## Source excerpt
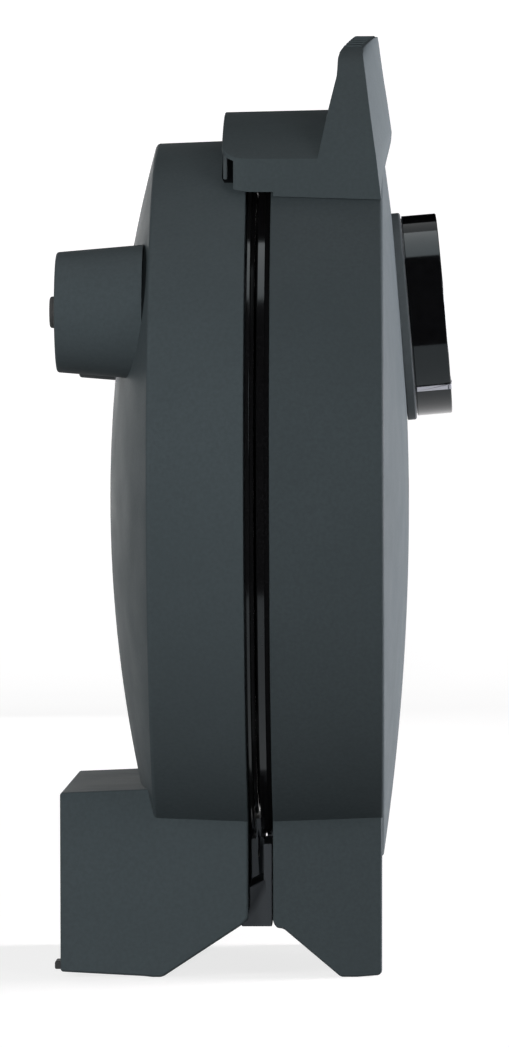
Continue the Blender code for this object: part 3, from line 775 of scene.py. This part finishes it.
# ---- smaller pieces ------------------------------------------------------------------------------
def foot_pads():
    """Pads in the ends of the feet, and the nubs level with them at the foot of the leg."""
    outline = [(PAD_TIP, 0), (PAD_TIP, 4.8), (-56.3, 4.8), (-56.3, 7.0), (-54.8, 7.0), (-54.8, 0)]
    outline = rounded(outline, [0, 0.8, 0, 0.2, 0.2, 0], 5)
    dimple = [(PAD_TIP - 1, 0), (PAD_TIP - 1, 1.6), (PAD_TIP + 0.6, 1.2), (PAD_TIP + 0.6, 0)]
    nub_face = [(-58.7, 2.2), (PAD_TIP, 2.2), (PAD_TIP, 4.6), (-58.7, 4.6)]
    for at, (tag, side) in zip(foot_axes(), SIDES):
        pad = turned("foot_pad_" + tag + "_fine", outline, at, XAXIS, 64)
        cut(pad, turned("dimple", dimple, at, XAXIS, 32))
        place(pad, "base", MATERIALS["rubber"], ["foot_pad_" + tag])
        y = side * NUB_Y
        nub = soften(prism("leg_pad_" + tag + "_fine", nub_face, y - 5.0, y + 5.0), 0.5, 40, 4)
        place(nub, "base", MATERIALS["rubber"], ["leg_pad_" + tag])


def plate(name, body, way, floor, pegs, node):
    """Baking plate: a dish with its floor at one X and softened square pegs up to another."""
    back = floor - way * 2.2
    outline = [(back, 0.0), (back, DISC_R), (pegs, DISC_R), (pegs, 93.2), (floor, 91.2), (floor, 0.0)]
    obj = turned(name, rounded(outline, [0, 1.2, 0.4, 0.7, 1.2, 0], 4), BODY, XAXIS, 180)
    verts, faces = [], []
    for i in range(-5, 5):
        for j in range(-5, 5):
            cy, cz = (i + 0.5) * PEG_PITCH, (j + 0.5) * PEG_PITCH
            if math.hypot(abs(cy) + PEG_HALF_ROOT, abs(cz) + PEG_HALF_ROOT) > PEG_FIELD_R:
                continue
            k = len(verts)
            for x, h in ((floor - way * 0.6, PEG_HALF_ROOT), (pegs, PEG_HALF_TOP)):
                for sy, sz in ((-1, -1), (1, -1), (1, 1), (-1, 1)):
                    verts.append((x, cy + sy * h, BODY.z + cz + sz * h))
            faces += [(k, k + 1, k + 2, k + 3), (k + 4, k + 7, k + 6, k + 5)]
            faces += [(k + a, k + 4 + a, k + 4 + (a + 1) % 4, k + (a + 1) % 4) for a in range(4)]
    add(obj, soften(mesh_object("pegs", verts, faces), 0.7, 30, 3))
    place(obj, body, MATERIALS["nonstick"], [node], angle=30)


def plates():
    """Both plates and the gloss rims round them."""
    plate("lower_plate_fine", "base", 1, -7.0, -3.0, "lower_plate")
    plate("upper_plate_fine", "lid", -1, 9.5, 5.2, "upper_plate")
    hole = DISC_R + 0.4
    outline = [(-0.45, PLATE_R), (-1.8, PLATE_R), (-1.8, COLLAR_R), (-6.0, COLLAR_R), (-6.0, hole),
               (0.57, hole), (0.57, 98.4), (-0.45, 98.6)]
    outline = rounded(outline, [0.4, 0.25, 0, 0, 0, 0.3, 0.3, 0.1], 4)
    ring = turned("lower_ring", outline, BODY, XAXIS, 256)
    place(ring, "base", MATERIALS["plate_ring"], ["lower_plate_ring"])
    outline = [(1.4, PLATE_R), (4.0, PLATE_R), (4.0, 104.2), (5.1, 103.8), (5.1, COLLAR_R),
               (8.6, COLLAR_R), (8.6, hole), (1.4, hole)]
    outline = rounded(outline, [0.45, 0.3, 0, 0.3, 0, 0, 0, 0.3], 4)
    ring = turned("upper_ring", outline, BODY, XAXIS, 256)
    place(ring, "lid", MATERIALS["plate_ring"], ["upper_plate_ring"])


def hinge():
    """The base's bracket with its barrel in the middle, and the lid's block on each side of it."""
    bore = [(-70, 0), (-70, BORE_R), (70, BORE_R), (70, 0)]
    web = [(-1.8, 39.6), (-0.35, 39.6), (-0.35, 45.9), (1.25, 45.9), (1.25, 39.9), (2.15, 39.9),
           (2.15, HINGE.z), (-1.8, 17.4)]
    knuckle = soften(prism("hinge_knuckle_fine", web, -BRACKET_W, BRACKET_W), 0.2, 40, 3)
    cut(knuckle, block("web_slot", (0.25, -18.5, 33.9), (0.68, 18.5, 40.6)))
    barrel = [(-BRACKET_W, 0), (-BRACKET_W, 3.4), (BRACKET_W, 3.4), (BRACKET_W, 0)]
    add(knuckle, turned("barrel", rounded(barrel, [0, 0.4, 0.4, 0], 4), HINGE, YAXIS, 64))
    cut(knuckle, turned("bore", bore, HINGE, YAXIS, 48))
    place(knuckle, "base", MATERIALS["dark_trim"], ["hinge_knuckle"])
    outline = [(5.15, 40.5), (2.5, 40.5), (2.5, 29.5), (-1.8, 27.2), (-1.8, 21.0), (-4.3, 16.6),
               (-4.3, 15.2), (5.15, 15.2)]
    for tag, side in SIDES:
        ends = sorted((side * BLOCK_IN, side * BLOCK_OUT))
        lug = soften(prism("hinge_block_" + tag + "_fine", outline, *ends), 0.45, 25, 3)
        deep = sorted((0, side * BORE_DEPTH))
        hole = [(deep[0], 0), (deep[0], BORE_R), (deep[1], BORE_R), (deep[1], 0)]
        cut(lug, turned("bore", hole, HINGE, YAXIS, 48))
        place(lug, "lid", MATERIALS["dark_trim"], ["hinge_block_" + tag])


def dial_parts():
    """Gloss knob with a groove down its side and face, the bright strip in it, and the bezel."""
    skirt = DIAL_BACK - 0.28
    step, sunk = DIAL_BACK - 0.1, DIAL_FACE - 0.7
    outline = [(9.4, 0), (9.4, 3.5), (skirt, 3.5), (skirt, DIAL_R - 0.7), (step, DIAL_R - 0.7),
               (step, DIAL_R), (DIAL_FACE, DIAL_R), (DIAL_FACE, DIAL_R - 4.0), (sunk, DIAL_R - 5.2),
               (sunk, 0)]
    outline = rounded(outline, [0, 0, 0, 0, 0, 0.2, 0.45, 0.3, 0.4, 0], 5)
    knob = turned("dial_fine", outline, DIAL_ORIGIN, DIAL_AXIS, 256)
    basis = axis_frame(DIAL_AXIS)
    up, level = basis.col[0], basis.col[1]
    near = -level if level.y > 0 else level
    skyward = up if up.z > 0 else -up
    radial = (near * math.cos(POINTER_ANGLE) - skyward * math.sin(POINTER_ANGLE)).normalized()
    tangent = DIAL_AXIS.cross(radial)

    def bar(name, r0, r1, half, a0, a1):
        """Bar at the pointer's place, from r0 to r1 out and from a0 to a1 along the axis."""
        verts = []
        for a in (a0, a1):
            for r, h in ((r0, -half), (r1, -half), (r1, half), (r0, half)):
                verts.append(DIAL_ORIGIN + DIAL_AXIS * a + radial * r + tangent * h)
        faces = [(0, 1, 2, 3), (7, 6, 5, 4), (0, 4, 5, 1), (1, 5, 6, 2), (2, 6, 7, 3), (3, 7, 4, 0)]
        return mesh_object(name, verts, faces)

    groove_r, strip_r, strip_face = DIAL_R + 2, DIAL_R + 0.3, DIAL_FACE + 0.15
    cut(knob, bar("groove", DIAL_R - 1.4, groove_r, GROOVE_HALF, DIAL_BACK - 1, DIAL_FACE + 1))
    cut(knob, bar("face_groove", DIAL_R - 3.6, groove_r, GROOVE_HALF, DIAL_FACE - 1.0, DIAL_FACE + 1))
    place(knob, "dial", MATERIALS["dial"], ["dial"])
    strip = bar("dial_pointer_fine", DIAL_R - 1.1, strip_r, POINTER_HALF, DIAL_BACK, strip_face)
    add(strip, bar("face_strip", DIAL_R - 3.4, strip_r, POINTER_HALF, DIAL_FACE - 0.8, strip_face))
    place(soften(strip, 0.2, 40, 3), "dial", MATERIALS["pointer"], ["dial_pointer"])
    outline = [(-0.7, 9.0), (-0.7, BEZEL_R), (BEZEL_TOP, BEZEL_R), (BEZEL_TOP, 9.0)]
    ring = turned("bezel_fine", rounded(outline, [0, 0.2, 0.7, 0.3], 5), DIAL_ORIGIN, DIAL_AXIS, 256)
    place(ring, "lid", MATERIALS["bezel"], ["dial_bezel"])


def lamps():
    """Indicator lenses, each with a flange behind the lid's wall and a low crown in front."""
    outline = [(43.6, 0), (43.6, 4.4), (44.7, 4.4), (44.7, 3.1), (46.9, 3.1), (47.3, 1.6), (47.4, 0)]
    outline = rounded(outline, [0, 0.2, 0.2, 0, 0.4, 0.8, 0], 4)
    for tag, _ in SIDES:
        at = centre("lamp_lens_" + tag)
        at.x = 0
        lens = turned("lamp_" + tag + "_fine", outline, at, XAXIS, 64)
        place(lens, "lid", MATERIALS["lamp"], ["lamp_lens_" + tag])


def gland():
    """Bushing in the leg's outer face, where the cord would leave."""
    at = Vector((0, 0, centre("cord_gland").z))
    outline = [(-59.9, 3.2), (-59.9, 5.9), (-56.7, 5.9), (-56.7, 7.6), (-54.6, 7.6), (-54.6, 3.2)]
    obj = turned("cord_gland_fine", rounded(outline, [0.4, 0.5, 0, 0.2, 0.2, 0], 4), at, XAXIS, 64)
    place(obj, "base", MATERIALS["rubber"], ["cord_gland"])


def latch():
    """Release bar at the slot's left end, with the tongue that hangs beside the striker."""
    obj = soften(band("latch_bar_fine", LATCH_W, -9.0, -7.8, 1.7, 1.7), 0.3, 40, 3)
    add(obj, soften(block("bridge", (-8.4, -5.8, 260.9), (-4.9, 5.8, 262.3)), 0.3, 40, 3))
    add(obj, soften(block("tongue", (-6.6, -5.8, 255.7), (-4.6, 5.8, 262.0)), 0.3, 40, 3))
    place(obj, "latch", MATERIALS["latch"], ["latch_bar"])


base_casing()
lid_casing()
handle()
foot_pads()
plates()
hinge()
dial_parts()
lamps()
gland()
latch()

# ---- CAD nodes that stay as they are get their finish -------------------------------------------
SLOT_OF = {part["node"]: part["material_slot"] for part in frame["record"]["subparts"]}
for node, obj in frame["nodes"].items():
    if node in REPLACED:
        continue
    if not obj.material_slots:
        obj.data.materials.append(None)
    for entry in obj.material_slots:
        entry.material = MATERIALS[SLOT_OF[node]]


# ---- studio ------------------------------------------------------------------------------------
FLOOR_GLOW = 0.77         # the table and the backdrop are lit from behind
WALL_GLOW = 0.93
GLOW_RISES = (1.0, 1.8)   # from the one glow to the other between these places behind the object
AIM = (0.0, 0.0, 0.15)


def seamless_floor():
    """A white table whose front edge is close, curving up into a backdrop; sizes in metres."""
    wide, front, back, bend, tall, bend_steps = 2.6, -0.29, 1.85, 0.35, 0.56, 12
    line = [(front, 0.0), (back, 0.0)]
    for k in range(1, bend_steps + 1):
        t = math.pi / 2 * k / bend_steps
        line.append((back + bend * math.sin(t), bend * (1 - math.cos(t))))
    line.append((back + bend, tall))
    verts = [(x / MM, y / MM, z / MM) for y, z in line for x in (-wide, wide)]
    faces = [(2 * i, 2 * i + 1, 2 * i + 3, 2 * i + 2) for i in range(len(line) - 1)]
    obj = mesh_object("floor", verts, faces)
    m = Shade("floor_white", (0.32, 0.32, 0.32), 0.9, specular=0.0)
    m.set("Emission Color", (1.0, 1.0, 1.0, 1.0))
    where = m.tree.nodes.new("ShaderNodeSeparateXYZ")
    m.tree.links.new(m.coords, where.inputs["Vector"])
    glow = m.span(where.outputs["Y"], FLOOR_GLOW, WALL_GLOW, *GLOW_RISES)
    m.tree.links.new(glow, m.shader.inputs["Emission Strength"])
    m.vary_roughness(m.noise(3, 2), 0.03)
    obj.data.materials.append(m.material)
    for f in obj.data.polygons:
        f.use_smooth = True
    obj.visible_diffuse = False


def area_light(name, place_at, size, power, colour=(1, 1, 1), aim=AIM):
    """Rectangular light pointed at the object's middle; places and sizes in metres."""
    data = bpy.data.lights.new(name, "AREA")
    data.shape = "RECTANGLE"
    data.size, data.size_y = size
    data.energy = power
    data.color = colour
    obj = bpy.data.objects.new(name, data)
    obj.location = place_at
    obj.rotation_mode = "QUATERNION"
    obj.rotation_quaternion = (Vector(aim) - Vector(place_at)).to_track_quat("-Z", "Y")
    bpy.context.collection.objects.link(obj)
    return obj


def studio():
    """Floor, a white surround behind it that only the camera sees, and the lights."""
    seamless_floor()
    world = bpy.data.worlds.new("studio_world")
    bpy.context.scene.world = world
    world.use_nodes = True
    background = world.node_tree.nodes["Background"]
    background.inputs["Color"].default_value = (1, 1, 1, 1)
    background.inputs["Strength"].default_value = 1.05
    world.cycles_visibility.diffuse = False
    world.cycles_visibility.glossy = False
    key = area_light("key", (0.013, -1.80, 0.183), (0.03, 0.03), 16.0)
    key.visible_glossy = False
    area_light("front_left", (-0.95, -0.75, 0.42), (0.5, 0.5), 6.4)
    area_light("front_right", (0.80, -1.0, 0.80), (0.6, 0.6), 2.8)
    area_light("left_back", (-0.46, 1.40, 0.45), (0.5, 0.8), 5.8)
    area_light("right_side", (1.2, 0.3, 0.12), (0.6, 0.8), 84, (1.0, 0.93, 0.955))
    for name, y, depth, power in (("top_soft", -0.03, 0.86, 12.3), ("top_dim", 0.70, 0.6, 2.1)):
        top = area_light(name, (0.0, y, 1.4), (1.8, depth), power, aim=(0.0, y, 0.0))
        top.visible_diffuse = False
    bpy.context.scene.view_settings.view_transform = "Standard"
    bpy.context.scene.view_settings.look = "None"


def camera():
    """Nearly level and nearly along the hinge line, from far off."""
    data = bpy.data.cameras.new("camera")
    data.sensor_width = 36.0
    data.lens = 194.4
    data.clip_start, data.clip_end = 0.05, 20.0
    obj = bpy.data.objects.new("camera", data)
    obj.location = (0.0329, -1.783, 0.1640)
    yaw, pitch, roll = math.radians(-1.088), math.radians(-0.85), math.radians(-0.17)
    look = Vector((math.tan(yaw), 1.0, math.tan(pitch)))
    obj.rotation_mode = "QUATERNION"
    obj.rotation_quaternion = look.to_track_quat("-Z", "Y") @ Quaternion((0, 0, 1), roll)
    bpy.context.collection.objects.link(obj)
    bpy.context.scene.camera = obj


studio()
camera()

## Goal
Find each line holding the word "scene" and copy it.

## Task result
Continue the Blender code for this object: part 3, from line 775 of scene.py. This part finishes it.
    bpy.context.scene.world = world
    bpy.context.scene.view_settings.view_transform = "Standard"
    bpy.context.scene.view_settings.look = "None"
    bpy.context.scene.camera = obj